It takes time and effort to improve the culture of safety across a hospital, but teams – small and large – can make significant inroads, says KATE WOODHEAD RGN DMS.
Delivering safe patient care is fundamental in healthcare – no one could possibly argue that it is not a central tenet of what we do. However, it is also true that, repeatedly, we fail both ourselves and our patients by not managing care effectively; causing harm to our patients. The nature and scale of this harm is hard to comprehend. It is made up, worldwide, of hundreds of thousands of individual tragedies every year – in which patients are traumatised, suffer unnecessary pain, are left disabled or die. Many more people have their care interrupted or delayed by minor errors and problems; these incidents are not as serious for patients but are a massive and relentless drain on scarce healthcare resources.1 It is true that, in the last ten years, patient safety has become an issue which has come to the fore and is no longer a hidden topic that is not discussed or acknowledged by healthcare professionals. It is also true that patient safety has been the reason for a great deal of excellent work by professionals and continuing improvement in systems within care delivery. There remains, however, a great deal more that can be done. Many of the incidents reported to the National Reporting and Learning Service (NRLS) show that incidents are often caused by multiple factors, including failures in attention, memory, decision making and prioritisation. These failures are made more likely, or have more serious effects, if the system in which we work is flawed. It is also critical, according to Vincent et al,2 that we develop systems of measurement in patient safety that do not rely on voluntary reporting schemes such as NRLS. They make the comparison of surveillance systems for healthcareassociated infections (HCAI), which, when they moved from voluntary to mandatory, became an integral part of local reporting systems at board level, and thus became the focus of attention at the highest levels within hospitals. It was only then that raised awareness enabled resources to be focused on training, learning from events and reviews of local failures that changed management and clinical systems which affected patients; reducing HCAI incidents and levels of harm to patients.

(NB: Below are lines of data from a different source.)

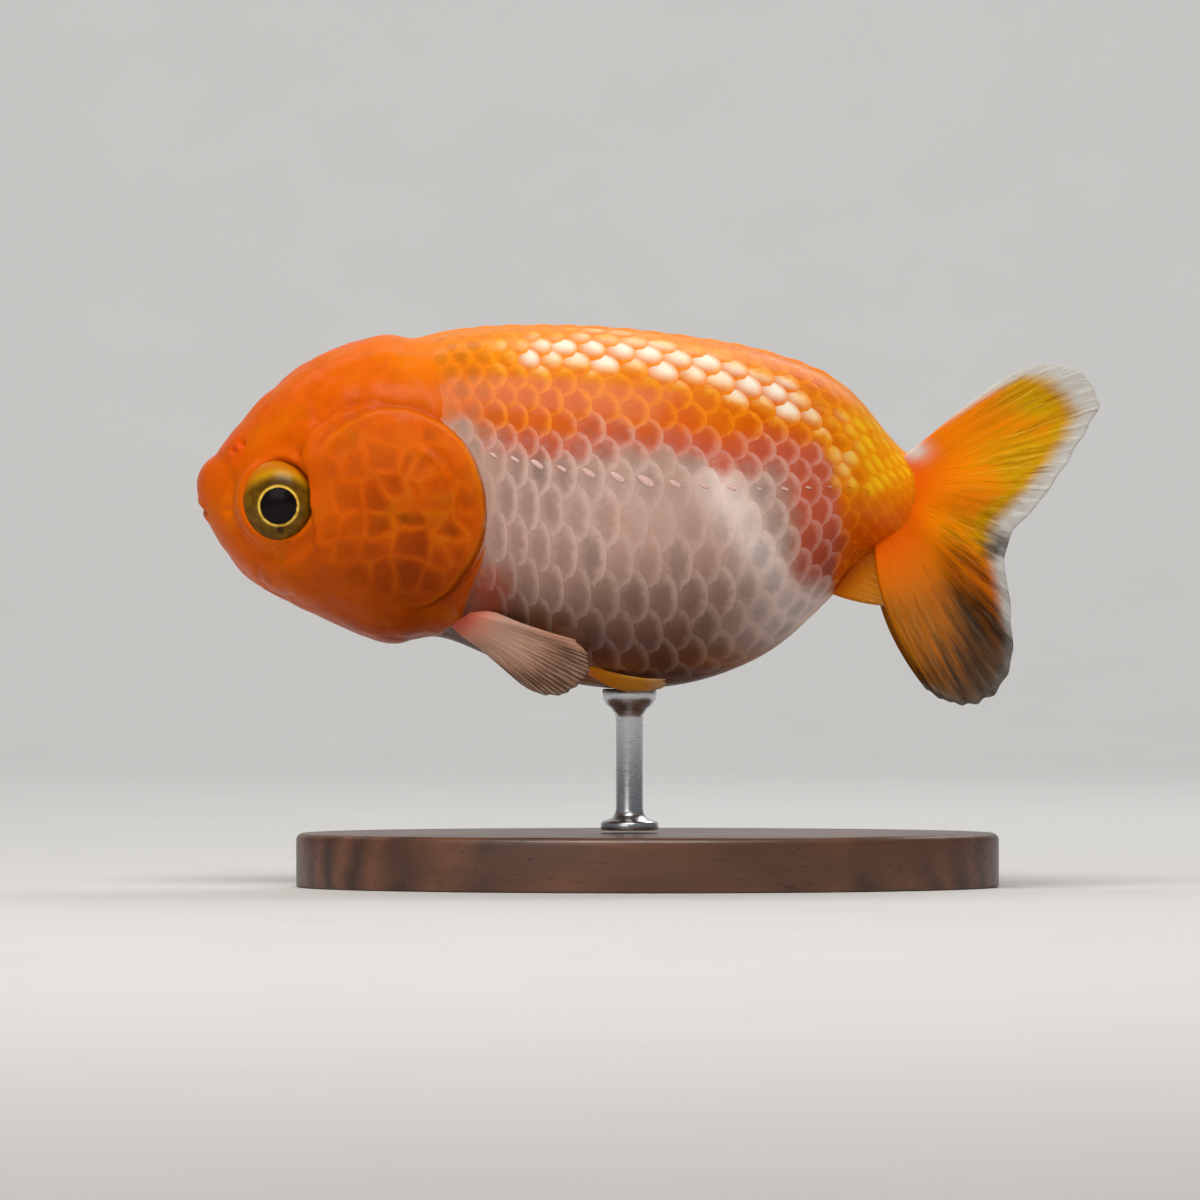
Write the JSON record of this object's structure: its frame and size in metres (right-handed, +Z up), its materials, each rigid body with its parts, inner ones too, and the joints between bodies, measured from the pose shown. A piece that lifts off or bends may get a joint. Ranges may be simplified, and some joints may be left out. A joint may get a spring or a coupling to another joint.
{
  "type": "ranchu goldfish model on a display stand",
  "caption": "Life-size still model of a deep-bodied ranchu goldfish with a paired tail and no back fin, held level on a rod over an oval base.",
  "frame": {"origin": "centre of the base's underside, below the middle of the fish's length", "axes": "-X towards the snout, +X towards the tail, -Y to the fish's left side, +Z up"},
  "size_m": [0.0996, 0.046, 0.0624],
  "materials": {
    "head_skin": "wet gloss, bright orange",
    "gill_cover": "wet gloss, deep orange with a lighter network",
    "flank_skin": "pearly scales, orange over the back, pinkish grey on the flank",
    "stalk_skin": "pearly orange scales with golden edges",
    "eye": "polished, black pupil in a gold ring",
    "pectoral_fin": "thin, clear and whitish with pale rays",
    "pelvic_fin": "thin, yellowish",
    "anal_fin": "thin, yellowish orange",
    "tail_fin": "thin, orange at the root and clear whitish at the margin",
    "base_wood": "dark oiled walnut",
    "rod_steel": "brushed"
  },
  "bodies": {
    "root": {"head": "head_skin", "lower_jaw": "head_skin", "eye_left": "eye", "eye_right": "eye", "gill_cover_left": "gill_cover", "gill_cover_right": "gill_cover", "trunk": "flank_skin", "tail_stalk": "stalk_skin", "pectoral_fin_left": "pectoral_fin", "pectoral_fin_right": "pectoral_fin", "pelvic_fin_left": "pelvic_fin", "pelvic_fin_right": "pelvic_fin", "anal_fin_left": "anal_fin", "anal_fin_right": "anal_fin", "tail_fin_left_upper": "tail_fin", "tail_fin_left_lower": "tail_fin", "tail_fin_right_upper": "tail_fin", "tail_fin_right_lower": "tail_fin", "stand_base": "base_wood", "stand_rod": "rod_steel"}
  },
  "joints": []
}
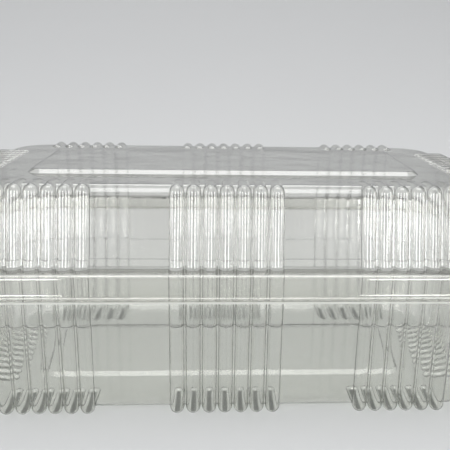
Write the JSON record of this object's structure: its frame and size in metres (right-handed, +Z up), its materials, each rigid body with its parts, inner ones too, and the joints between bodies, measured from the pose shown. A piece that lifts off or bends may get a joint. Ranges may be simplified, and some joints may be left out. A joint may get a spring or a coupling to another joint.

Patient safety dimensions of quality
The dimensions of quality, as defined by the Institute of Medicine3, are worth considering as they are clear, unequivocal and comprehensive (Table 1). Many authors writing about patient safety recognise the inherent complexity of healthcare. However, one factor which can only add to the commitment to improve quality and safety in our systems is that airline passengers can expect a safety ratio of 1:10,000,000, whereas hospital safety for patients is 1:300.4 This indicates to the author that while many efforts are being made, they are simply not yet focused on the dimensions of quality and nor do they have the attention (and therefore the resources) of hospital boards. The Health Foundation5 reviewed numerous research articles to try to identify whether the body of current evidence could link a hospital’s (or group of hospitals’) culture of safety to outcomes either for patients or for staff. They discovered mixed results and of particular interest is that few empirical research papers sought to identify a link between safety culture and outcomes for patients. A small number of studies that were examined found a relationship between safety culture and hospital morbidity, adverse events and readmission rates, but others found no impact on patient outcomes. They found more evidence that improving safety culture impacts on staff safety behaviours and injury rates among staff. They also report that some studies have found simultaneous improvements in the safety culture and patient outcomes following improvement initiatives.